To me, Jude and Peter are like John and Greg. Jude and Peter are spiritual soulmates, almost identical twins in the faith. Jude’s letter and Peter’s 2nd letter bear so many resemblances that most scholars think there’s literary dependence between them (the consensus is that 2 Peter used Jude). I’m more inclined to think that the similarities have to do with their personal relationship with each other, their common relationship to their Master (who happens to be Jude’s half-brother), a common pastoral challenge, and a common theological wiring.  
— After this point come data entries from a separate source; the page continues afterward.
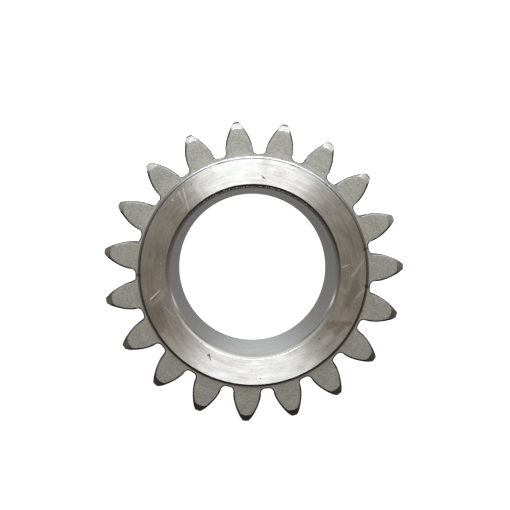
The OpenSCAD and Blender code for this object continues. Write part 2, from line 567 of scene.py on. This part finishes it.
@dataclass(frozen=True)
class SteelFinish:
    """A finish of the steel: how it was cut or blasted, and how it has stained since. Some are
    darker copies of the steel, with shade painted into their colour.
    """

    name: str
    colour: tuple
    stain: tuple
    stain_share: float
    roughness: float
    line_arc: float
    cloud_size: float
    anisotropy: float = 0.0
    line_pitch: float = 0.5
    line_depth: float = 0.0
    line_tone: float = 0.08
    grain_pitch: float = 0.6
    grain_depth: float = 0.0
    grain_tone: float = 0.0
    speck_share: float = 0.0

    def material(self, effects: Effects, marks: tuple) -> bpy.types.Material:
        """Builds the finish's material.

        Args:
            effects: the shared node groups.
            marks: marks that lie on surfaces of this finish.

        Returns:
            The new material.
        """
        made = bpy.data.materials.new(self.name)
        made.use_nodes = True
        made.node_tree.nodes.clear()
        n = NodeBench(made.node_tree)
        lines = n.group(effects.cut_lines, fineness=1 / (self.line_pitch * MM),
                        stretch=self.line_arc).outputs
        grain = n.group(effects.grain, fineness=1 / (self.grain_pitch * MM),
                        cloud_size=self.cloud_size * MM).outputs
        clouds = n.fit(grain["Clouds"], CLOUD_SPAN)
        stained = n.times(clouds, self.stain_share)
        colour = n.mix(stained, (*self.colour, 1.0), (*self.stain, 1.0))
        both_lines = n.math("ADD", lines["Broad"], lines["Fine"])
        texture = n.math("ADD", n.times(both_lines, 0.5 * self.line_tone),
                         n.times(grain["Grain"], self.grain_tone))
        tone = n.math("ADD", 1.0 - 0.5 * (self.line_tone + self.grain_tone), texture)
        colour = n.mix(1.0, colour, n.join(tone, tone, tone), "MULTIPLY")
        rough = n.fit(clouds, (0.0, 1.0), (self.roughness * (1 - CLOUD_ROUGHNESS),
                                           self.roughness * (1 + CLOUD_ROUGHNESS)))
        height = n.math("ADD", n.times(lines["Fine"], self.line_depth * MM),
                        n.times(grain["Grain"], self.grain_depth * MM))
        layers = []
        if self.speck_share:
            specks = n.group(effects.specks, share=self.speck_share).outputs[0]
            layers.append((specks, SPECK_LOOK))
        for kind, look in MARK_LOOKS.items():
            of_kind = [mark for mark in marks if mark.kind is kind]
            if of_kind:
                layers.append((self._strokes(n, effects, of_kind), look))
        anisotropy = self.anisotropy
        for mask, look in layers:
            colour = n.mix(n.times(mask, look.cover), colour, (*look.colour, 1.0))
            rough = n.math("ADD", rough, n.times(mask, look.roughness))
            height = n.math("SUBTRACT", height, n.times(mask, look.depth * MM))
            even = n.math("SUBTRACT", 1.0, n.times(mask, look.scatter))
            anisotropy = n.times(anisotropy, even)
        bump = n.add("ShaderNodeBump", {"Height": height, "Distance": 1.0, "Strength": 1.0})
        shader = n.add("ShaderNodeBsdfPrincipled", {
            "Base Color": colour, "Metallic": 1.0, "Roughness": rough,
            "Anisotropic": anisotropy, "Anisotropic Rotation": 0.25,
            "Normal": bump.outputs[0]})
        if self.anisotropy:
            n.feed(shader.inputs["Tangent"], n.add(
                "ShaderNodeTangent", direction_type="RADIAL", axis="Z").outputs[0])
        n.add("ShaderNodeOutputMaterial", {0: shader.outputs[0]})
        return made

    @staticmethod
    def _strokes(n: NodeBench, effects: Effects, marks: list) -> Socket:
        """Mask in which any of the marks lies.

        Args:
            n: bench of the finish's tree.
            effects: the shared node groups.
            marks: at least one mark.

        Returns:
            The strongest of the marks' strokes at each place.
        """
        mask = 0.0
        for mark in marks:
            start, end = (tuple(MM * c for c in point) for point in (mark.start, mark.end))
            stroke = n.group(effects.stroke, start=start, end=end, width=mark.width * MM,
                             waver=mark.width * MM * STROKE_WAVER).outputs[0]
            mask = n.math("MAXIMUM", mask, n.times(stroke, mark.strength))
        return mask


@dataclass(frozen=True)
class MarkLook:
    """How a kind of mark shows.

    It has a colour, the share that covers the steel, what it adds to the roughness, a depth,
    and the share by which it breaks up the tool's lines, so that light scatters evenly.
    """

    colour: tuple
    cover: float
    roughness: float
    depth: float = 0.0
    scatter: float = 0.0


# Share of a stroke's width by which it wavers.
STROKE_WAVER = 0.8
SPECK_LOOK = MarkLook((1.0, 0.98, 0.93), 0.8, 0.15)
MARK_LOOKS = {
    MarkKind.SMEAR: MarkLook((0.86, 0.81, 0.75), 0.45, 0.02, 0.0, 0.16),
    MarkKind.STAIN: MarkLook((0.46, 0.375, 0.31), 0.85, 0.02),
    MarkKind.SCRATCH: MarkLook((0.95, 0.93, 0.88), 0.9, 0.0, 0.0, 0.8),
    MarkKind.RUST: MarkLook((0.16, 0.07, 0.03), 0.75, 0.3, 0.0, 1.0),
    # A nick is a real dent in the bump, but its near-black colour is painted shade in it.
    MarkKind.NICK: MarkLook((0.03, 0.028, 0.025), 0.95, 0.1, 0.03),
}


# ---- The gear ----

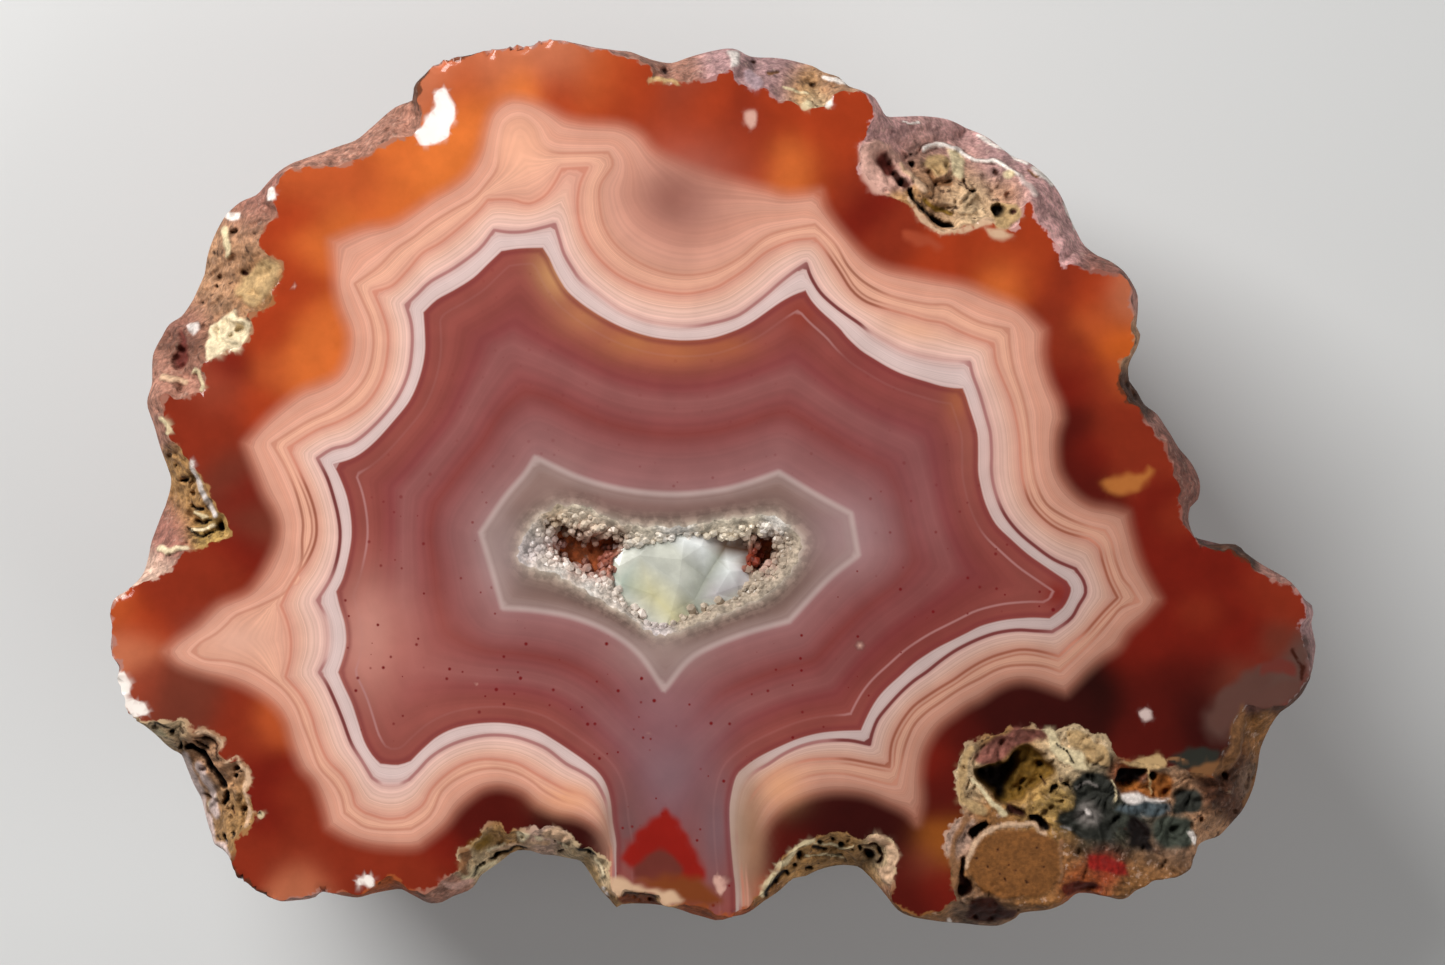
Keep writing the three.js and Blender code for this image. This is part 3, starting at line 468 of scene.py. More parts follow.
DRUSE_EDGE = [
    (-13.9, -3.6), (-13.25, -2.5), (-11.7, -1.6), (-9.05, -1.8), (-6.9, -2.9), (-3.8, -3.15), (-0.7, -2.9),
    (1.95, -2.5), (4.35, -2.25), (6.3, -3.8), (6.55, -5.1), (5.45, -6.9), (3.7, -8.4), (1.05, -9.5),
    (-1.6, -10.6), (-3.8, -11.3), (-5.55, -10.4), (-7.75, -9.1), (-9.95, -7.75), (-11.7, -6.65),
    (-13.9, -6.2), (-14.8, -5.1),
]

MATRIX_GROUP = [
    (19, -19.6), (20.5, -18.9), (22.5, -18.4), (24.5, -18.3), (26.2, -18.3), (27.5, -18.2), (29.4, -19),
    (30.4, -20.4), (32.6, -20.9), (35, -21.3), (37, -21.9), (40, -23), (40, -29), (36, -32), (28, -34),
    (18, -35), (18.1, -31.3), (17.9, -29.8), (17.7, -28.4), (17.35, -27.2), (17.6, -26), (18.2, -25.2),
    (18.9, -24.8), (18.6, -23.6), (18.35, -22.7), (18.35, -21.3), (18.7, -20.1),
]

# Colours of the outer agate, between the bands and the rind, and where each is: place and how far it reaches.
AGATE_COLOURS = {
    "glow": "#d46e30", "bright": "#c6622b", "orange": "#af4e25", "ember": "#9c3617", "rust": "#822a16",
    "red": "#70190d", "deep": "#4f1009", "dark": "#340906", "black": "#210503", "coral": "#b86848",
    "clay": "#8c3a26", "amber": "#b8541c", "earth": "#6c3022", "bronze": "#8b4a18",
}
AGATE_SPOTS = {
    "glow": [(-14.8, 29.4, 1.6), (-21, 23.8, 1.8), (-18.6, 25.4, 1.6), (-18, 27.8, 1.6)],
    "bright": [
        (6, 24, 1.8), (21.7, 15.4, 1.8), (-31, 9, 1.4), (-29.4, 9.6, 1.5), (-29.6, 12, 1.6),
        (-30, 17.8, 1.5), (-24, 21.6, 1.8), (-23.4, 24.6, 1.7), (-27.6, 20, 1.2),
    ],
    "orange": [
        (-18.3, 29.8, 2), (-8.5, 30.4, 2.2), (29, 12.2, 1.6), (30.5, 8.3, 1.2), (-33.2, -17.9, 1.4),
        (-44.6, -9.6, 1.2), (-33, 8.6, 1.5), (-31, 22.6, 1.6), (-28.4, 21.8, 1.8), (-26, 22.5, 1.8),
    ],
    "ember": [
        (-11.5, 29.5, 1.6), (-5.5, 30.4, 2), (-7, 28.3, 2), (-1, 28.1, 2), (0.5, 25.6, 2), (5, 28.1, 1.6),
        (8, 26.8, 2), (3, 24.4, 1.6), (10.4, 27.6, 1.8), (8.9, 23.8, 1.6), (17, 17.6, 1.8),
        (18.8, 16.6, 1.8), (20.7, 17.8, 1.6), (22.4, 17.6, 1.6), (24, 15.6, 1.6), (28.4, 14.4, 1.6),
        (3.4, -30.6, 1.2), (-43.2, -10.2, 1.6), (-34.4, 6.2, 1.5), (-31.4, 13.8, 1.7), (-33.6, 11.2, 1.6),
        (-31.4, 16.4, 1.4), (-31.6, 20.2, 1.8),
    ],
    "rust": [
        (2.6, 27.2, 1.8), (10.2, 22.5, 1.4), (14, 18.9, 1.6), (25.2, 13.1, 1.4), (26.4, 15.2, 1.4),
        (27.2, 10.1, 1.4), (29, 7.9, 1.5), (29.9, 4.2, 1.4), (31.4, 3.4, 1.4), (31, 0.4, 1.3),
        (33, 1.9, 1.4), (34.4, -2.6, 1.2), (41, -7.8, 1.6), (43.2, -9, 1.4), (36.7, -9.6, 1.3),
        (-21.5, -29.4, 1.6), (-23.5, -28.5, 1.5), (-26, -28.6, 1.8), (-29, -28, 1.8), (-32, -27.4, 1.8),
        (-30.6, -25.6, 1.3), (-34.8, -28, 1.6), (-31.4, -23.4, 1.5), (-34.8, -19, 1.6), (-36, -17.2, 1.6),
        (-41, -8.6, 1.6), (-39.2, -7.8, 1.5), (-37, -6.6, 1.6), (-37.8, 3, 1.8), (-36.6, 4.8, 1.6),
        (-39.8, 5, 1.6),
    ],
    "red": [
        (11.7, 21, 1.4), (26.9, 7.4, 1.3), (28.2, 2.4, 1.3), (32.8, -1.1, 1.4), (32.9, -4.1, 1.6),
        (35.2, -5.8, 1.6), (33.8, -7.6, 1.3), (36.7, -7.1, 1.6), (38.9, -6.6, 1.5), (39.5, -9, 1.8),
        (36.5, -11.4, 1.6), (39.5, -11.6, 1.6), (42.5, -14.5, 1.5), (33.5, -11.4, 1.5), (31.2, -12.8, 1.6),
        (16.6, -20.8, 1.4), (16.4, -30, 1.3), (-20.4, -27.4, 1.6), (-33.2, -25, 1.5), (-33.6, -21.8, 1.6),
        (-35.4, -4.8, 1.5), (-35, -0.6, 1.5), (-36, 9, 1.3),
    ],
    "deep": [
        (26.9, 4.3, 1.5), (27.3, 1.1, 1.4), (29.7, -0.8, 1.3), (36.5, -13.6, 1.8), (32.7, -15.6, 2),
        (33, -18.6, 1.8), (18.7, -19.1, 1.6), (17.6, -22, 1.2), (16.4, -23.8, 1.4), (14.9, -30.6, 1.6),
        (5, -26.4, 1.4), (3.7, -28.4, 1.2), (14.3, -28.6, 1.2), (6.6, -26.6, 1), (-15.2, -24.2, 1.8),
        (-18, -25.4, 1.8), (-8.3, -28, 1),
    ],
    "dark": [
        (36.5, -17, 2), (26.7, -16.6, 1.8), (24.5, -16.6, 1.6), (21.7, -17.4, 1.8), (10, -24.2, 1.8),
        (7, -25, 1.6), (12.6, -24.9, 1.6), (14.3, -26.4, 1.3), (-12, -25.2, 1.6), (-9, -26.2, 1.4),
    ],
    "black": [(29, -15, 2)],
    "coral": [
        (-21.3, 31.4, 2), (-16.5, 31.2, 2), (-11.5, 31.9, 2), (30.9, 13.9, 1.4), (-31, -30, 1.6),
        (-43.9, -12.4, 1.5),
    ],
    "clay": [(-2.5, 30, 1.6), (-42.6, -14.8, 1.4), (-37, 7, 1.8)],
    "amber": [(30.3, 10.5, 1.4)],
    "earth": [
        (42.5, -11.8, 1.4), (39.4, -15, 1.8), (15.5, -28.3, 1.3), (-38.5, -16.4, 1.6), (-40.5, -15.5, 1.5),
        (-34.2, -2.6, 1.6), (-36.2, 1, 1.6),
    ],
    "bronze": [(16.6, -26.8, 1.5)],
}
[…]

Jude and 2 Peter deal with the same problem: people inside the church who bloviate meaninglessly to mask ethical mischief. In Jude’s words, “they indulge their own lusts; they are bombastic in speech” (Jude 16). And in Peter’s words “they speak bombastic nonsense, and with licentious lusts of the flesh they entice people…” (2 Peter 2:18—my adjustment of NRSV to show the parallels). Both apostles are dealing with people trapped in what later theologians would call libido dominandi, domination by desire.  

For Peter, the antidote is to let God’s life take root in us. God implants his own character within us and empowers us to nurture it: “His divine power has given us everything needed for life and godliness … so that … you may become participants of the divine nature” (2 Peter 1:3–4). God has imparted what western theologians call his “communicable attributes” to us. He does so to empower us from within, that we may recognize narcissistic, manipulative, high-sounding baloney, and show ourselves free from sin’s domination (compare 2 Peter 2:19).  

For Jude, the antidote is to stand on the truth of the Scriptures. God gives us in his Word a firm foundation for our lives: “I find it necessary to write and appeal to you to contend for the faith that was once for all entrusted to the saints” (Jude 4). Jude’s message to us is: stay true to that story, ponder its lessons, and you’ll be OK.  

In a cascade of events in Israel’s history, Jude illustrates the principle that to step away from the “faith once entrusted to the saints” is to reap a bitter harvest. He draws lessons from the exodus generation’s lack of faith, the fallen angels’ rejection of God’s authority, Sodom and Gomorrah’s immorality and lust, Cain’s jealousy, Balaam’s error, and Korah’s rebellion.  

Those who say otherwise, Jude contends, who insist that we are free to improvise, are like clouds that promise rain, but prove to be a tease (Jude 12). They turn grace into license (Jude 4), but cannot deliver the joy and the freedom their license promises. They can only lure us into illusory pleasure and make us over into the same sort of grumblers and malcontents that they are (Jude 16). They feed themselves at our feasts, Jude says, and they flatter us to their own advantage (Jude 12). I wish I could say that the kind of error—more moral than intellectual, though presenting itself as intellectually superior—died in the 1st century. But, alas, it did not. It pervades western churches and seminary classrooms today.  

By contrast, those who hold to “the faith once delivered” and stay “in” the story of God’s redeeming love will find God more than meeting their determined resistance to error and folly. Thus, the beautiful, powerful, and doxological conclusion to Jude’s letter: “Now to him who is able to keep you from falling, and to make you stand without blemish in the presence of his glory with rejoicing, to the only God our Savior, through Jesus Christ our Lord, be glory, majesty, power, and authority, before all time and now and forever. Amen” (Jude 24–25). That’s a thought worth contemplating and celebrating throughout this Advent season: “…to make you stand in the presence of his glory with rejoicing.”  

Peter directs our attention to the life-transforming process the Lord has set into motion within us. Jude offers us a point of reference outside ourselves: the solid foundation of truth that has been given us in the whole biblical story line. The bottom line of that story is that folly always gets its reward, and so does persevering faith.  

The perspectives of these identical twins in the faith, of course, are complementary. There’s an existential way in which God works within us, and there’s an authoritative way he calls us to hear and obey him. Praise be to him!